TASK PROMPT:
Give the number of lines that hold the string "object". Nothing else is needed.

===== INFORMATION SUPPLIED =====

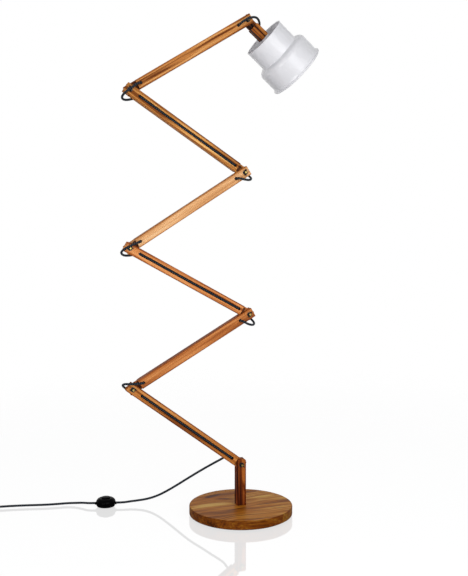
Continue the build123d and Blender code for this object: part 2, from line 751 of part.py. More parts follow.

=====
===== INFORMATION SUPPLIED =====

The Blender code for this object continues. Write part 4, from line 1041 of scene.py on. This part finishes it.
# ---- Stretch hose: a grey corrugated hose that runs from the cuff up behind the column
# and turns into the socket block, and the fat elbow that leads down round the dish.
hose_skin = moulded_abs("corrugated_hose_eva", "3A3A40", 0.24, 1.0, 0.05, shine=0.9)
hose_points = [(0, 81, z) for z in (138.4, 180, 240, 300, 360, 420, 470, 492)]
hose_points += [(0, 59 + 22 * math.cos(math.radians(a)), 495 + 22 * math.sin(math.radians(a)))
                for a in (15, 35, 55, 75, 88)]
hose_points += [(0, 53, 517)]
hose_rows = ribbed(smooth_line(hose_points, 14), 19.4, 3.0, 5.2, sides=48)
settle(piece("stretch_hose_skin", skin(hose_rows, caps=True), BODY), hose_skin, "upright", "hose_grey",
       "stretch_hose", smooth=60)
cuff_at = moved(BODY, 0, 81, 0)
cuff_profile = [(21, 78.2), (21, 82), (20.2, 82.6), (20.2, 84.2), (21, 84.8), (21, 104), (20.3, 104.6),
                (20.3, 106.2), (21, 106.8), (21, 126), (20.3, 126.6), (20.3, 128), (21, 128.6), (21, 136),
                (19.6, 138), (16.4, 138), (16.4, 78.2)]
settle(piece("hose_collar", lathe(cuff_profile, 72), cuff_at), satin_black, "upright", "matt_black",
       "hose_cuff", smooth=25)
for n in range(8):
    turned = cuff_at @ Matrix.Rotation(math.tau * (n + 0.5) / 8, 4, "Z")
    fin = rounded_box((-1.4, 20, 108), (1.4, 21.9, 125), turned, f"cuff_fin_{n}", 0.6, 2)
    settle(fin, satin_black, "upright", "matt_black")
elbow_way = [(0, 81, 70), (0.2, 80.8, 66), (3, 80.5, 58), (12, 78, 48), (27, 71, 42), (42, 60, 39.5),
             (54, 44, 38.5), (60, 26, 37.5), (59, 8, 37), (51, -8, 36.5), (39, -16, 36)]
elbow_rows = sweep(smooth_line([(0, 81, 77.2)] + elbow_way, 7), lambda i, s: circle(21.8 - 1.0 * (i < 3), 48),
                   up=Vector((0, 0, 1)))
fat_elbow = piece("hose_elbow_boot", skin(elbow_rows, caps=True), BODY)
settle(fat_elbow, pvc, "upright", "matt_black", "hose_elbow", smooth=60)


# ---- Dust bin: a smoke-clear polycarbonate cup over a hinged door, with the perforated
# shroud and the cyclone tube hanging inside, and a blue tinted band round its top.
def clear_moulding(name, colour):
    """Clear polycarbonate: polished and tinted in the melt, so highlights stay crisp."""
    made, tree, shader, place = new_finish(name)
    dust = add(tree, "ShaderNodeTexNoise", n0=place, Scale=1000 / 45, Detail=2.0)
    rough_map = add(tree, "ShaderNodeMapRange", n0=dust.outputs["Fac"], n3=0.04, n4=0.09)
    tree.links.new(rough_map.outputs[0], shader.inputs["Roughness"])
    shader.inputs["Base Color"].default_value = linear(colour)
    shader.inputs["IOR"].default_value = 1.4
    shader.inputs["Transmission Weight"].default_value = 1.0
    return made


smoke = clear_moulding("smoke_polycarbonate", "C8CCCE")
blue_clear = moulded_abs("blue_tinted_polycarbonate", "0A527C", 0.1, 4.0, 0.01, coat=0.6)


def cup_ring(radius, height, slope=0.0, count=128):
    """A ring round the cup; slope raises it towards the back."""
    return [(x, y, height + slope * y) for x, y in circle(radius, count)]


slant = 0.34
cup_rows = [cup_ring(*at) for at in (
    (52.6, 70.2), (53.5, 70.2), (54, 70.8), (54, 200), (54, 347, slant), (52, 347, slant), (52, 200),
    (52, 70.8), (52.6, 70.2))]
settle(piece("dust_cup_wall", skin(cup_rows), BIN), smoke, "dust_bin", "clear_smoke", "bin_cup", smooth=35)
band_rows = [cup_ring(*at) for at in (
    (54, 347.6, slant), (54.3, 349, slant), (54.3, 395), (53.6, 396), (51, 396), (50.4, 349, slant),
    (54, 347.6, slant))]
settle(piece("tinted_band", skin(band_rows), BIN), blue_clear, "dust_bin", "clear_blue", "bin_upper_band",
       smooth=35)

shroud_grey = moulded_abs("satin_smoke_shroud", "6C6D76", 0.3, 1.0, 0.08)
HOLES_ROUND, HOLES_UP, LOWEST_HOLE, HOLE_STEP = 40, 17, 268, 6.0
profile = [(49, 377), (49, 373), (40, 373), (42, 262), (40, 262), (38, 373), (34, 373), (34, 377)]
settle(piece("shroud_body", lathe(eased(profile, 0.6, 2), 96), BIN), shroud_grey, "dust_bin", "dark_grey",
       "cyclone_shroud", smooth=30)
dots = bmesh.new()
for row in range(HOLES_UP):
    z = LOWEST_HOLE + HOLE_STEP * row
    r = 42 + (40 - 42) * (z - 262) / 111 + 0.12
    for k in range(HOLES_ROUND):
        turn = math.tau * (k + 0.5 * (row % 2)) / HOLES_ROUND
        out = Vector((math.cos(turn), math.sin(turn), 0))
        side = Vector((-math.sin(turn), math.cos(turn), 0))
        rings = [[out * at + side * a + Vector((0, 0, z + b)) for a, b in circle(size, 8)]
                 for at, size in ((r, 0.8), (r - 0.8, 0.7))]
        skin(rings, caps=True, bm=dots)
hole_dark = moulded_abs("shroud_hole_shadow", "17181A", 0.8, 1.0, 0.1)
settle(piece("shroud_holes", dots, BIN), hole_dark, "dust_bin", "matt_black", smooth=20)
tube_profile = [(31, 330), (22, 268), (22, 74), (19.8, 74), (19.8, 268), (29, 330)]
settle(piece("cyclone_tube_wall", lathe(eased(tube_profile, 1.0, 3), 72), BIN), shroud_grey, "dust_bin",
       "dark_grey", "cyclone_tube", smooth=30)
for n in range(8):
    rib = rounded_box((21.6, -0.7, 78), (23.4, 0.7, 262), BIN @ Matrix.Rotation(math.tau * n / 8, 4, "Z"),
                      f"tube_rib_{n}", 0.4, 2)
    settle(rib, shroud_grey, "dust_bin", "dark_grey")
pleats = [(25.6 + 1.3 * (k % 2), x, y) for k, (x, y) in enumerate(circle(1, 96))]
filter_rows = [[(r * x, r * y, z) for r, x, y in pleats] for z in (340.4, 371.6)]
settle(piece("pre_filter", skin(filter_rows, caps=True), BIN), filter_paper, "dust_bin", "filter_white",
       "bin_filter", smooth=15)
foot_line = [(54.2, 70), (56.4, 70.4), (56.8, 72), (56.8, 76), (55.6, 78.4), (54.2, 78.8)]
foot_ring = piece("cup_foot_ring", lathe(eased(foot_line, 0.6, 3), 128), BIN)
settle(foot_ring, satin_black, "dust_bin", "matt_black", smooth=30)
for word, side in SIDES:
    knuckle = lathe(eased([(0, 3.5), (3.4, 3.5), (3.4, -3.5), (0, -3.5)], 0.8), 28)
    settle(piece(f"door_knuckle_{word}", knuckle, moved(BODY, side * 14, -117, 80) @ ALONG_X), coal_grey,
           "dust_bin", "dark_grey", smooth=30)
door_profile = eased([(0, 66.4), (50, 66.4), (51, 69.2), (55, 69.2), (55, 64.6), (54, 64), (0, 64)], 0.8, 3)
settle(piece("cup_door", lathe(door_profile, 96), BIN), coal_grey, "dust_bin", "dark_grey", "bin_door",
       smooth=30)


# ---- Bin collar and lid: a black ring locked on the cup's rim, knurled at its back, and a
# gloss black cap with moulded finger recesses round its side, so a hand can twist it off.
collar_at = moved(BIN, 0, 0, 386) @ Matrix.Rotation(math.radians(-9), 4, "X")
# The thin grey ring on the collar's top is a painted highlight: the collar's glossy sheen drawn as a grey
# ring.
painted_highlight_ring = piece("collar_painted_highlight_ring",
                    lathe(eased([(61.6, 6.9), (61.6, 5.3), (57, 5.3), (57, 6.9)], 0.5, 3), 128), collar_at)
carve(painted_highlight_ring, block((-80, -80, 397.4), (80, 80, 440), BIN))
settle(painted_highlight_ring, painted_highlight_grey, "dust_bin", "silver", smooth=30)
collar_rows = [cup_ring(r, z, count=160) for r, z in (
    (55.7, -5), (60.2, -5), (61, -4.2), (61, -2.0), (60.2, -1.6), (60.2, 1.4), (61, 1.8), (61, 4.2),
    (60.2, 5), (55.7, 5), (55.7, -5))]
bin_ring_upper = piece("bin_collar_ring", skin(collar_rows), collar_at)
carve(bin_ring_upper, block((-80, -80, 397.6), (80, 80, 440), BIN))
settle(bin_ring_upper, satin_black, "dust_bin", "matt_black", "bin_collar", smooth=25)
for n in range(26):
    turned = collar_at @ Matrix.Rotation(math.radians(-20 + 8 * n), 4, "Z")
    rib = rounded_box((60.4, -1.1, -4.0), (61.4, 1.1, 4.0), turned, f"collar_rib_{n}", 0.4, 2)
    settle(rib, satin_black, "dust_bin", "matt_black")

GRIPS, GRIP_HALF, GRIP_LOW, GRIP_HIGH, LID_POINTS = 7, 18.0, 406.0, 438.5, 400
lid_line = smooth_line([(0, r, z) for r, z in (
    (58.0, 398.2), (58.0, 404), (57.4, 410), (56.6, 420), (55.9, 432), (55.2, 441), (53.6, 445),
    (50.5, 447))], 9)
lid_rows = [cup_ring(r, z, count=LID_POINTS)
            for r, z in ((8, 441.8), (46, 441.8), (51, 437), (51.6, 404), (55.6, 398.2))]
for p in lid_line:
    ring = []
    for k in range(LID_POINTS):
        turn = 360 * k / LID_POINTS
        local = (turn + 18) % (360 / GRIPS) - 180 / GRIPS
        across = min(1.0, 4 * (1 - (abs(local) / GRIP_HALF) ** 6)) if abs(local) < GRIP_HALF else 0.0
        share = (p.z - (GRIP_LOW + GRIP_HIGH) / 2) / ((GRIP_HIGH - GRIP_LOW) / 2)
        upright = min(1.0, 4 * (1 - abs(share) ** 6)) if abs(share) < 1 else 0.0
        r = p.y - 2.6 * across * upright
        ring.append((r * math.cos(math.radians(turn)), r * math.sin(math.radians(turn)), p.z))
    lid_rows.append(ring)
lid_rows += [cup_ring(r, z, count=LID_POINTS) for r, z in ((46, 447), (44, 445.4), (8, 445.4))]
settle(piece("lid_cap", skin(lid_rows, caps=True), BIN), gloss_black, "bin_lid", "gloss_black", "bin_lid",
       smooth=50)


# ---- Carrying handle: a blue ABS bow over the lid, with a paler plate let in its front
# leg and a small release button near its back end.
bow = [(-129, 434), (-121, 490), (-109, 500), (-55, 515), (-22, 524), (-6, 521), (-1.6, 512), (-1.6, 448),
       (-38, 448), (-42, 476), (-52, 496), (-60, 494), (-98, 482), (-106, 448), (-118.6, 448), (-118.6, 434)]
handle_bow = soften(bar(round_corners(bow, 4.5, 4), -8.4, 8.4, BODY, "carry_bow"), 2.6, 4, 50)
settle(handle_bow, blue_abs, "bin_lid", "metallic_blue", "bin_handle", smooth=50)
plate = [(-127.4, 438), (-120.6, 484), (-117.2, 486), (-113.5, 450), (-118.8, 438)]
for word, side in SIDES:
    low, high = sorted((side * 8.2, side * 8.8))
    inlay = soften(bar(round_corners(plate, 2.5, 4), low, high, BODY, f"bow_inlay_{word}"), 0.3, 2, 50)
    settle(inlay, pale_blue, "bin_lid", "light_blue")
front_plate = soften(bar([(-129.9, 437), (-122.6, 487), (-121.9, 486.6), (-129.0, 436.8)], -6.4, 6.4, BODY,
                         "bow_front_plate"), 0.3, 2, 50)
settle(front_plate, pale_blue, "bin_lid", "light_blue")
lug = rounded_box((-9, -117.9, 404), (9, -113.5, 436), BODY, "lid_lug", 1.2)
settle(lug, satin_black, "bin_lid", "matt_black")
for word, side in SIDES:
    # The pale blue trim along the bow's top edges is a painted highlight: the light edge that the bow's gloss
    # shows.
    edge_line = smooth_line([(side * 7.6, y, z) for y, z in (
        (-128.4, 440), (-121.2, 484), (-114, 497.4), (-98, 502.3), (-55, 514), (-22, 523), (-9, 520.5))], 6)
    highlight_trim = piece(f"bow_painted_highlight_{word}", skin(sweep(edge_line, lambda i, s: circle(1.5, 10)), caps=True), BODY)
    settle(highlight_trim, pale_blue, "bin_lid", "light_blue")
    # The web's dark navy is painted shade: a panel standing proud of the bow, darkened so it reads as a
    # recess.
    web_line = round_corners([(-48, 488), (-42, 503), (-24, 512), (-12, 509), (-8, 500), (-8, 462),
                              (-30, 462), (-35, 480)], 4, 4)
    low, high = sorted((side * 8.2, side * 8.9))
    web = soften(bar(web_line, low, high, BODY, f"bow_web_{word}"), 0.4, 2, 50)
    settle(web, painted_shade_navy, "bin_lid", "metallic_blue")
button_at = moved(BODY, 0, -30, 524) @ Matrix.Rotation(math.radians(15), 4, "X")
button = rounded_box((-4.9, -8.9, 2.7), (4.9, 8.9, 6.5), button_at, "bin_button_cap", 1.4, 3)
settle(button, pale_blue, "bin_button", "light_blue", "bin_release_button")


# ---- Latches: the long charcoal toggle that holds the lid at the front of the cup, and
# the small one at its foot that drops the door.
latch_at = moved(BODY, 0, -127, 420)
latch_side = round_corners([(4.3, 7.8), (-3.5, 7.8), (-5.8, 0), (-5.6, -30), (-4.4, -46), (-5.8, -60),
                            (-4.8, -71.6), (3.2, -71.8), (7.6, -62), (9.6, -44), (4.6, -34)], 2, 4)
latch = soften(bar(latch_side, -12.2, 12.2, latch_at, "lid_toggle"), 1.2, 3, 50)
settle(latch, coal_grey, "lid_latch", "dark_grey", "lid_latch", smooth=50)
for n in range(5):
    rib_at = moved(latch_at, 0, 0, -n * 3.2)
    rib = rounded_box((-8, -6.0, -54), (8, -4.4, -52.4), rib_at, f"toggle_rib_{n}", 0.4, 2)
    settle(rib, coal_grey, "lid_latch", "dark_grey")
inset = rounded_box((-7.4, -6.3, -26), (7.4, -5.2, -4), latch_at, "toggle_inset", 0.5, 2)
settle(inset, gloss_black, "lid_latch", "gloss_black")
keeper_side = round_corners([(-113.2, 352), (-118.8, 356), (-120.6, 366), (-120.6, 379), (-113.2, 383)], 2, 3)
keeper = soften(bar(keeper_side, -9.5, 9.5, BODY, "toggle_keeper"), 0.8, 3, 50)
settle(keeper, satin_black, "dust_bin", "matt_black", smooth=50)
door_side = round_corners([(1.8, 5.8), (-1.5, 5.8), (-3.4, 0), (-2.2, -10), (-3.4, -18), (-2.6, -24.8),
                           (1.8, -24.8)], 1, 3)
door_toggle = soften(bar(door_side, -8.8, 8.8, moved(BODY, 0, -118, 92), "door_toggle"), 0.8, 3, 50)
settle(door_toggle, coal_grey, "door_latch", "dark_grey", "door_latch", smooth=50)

=====

RESULT OF THE EXERCISE:
2